Defeating the Taliban and al-Qaida will take "a few years," Defense Secretary Robert Gates said, with success on a larger scale in the desperately poor country a much longer proposition. He acknowledged that the Taliban has a firm hold on parts of the country President Barack Obama has called vital to U.S. security.
"In the intelligence business, we always used to categorize information in two ways, secrets and mysteries," Gates, a former CIA director, told a Pentagon news conference.
He added: "Mysteries were those where there were too many variables to predict. And I think that how long U.S. forces will be in Afghanistan is in that area."
With 62,000 U.S. troops already in the country, and another 6,000 headed there by the end of the year, Gates suggested there is little appetite in Washington to add many more.
No exit date
He said his top commander in Afghanistan, Gen.
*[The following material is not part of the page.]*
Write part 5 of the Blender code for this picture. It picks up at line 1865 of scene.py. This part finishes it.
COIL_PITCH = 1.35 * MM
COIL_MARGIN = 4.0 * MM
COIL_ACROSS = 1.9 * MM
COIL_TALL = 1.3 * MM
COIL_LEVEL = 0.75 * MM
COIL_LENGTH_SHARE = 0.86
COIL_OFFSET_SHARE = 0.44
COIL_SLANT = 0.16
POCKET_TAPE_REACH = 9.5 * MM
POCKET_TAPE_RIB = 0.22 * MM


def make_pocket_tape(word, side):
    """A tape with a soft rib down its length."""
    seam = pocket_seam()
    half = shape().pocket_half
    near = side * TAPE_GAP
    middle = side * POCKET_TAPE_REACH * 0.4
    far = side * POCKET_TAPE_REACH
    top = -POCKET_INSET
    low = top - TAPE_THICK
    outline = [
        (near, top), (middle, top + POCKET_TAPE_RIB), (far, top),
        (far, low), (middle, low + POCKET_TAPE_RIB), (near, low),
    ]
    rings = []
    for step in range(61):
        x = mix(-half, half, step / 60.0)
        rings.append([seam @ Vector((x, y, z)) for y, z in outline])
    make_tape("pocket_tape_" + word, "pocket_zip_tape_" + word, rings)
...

Stanley McChrystal, is free to ask for whatever he needs, but Gates said when the general submits a revised war plan in the coming weeks it will not contain a request to expand the U.S. fighting force.
Appearing alongside Gates, the nation's second-highest ranking military officer agreed there is no date certain for an exit.
Joint Chiefs Vice Chairman Marine Gen. James Cartwright said he is looking for evidence of U.S. and NATO troops increasingly turning security missions over to Afghan forces as a sign of when Americans might ramp down their presence.
"When you start to see that attitude change, then you start to have a sense that things are going to move in a direction that would be towards the end of the violence side of this equation," Cartwright said.
Meanwhile, Afghan President Hamid Karzai said he's says ordering Afghan security forces to observe a cease-fire on election day. He also demanded Taliban fighters not carry out violence during the vote.
Karzai faces a field of around three dozen competitors for the presidency.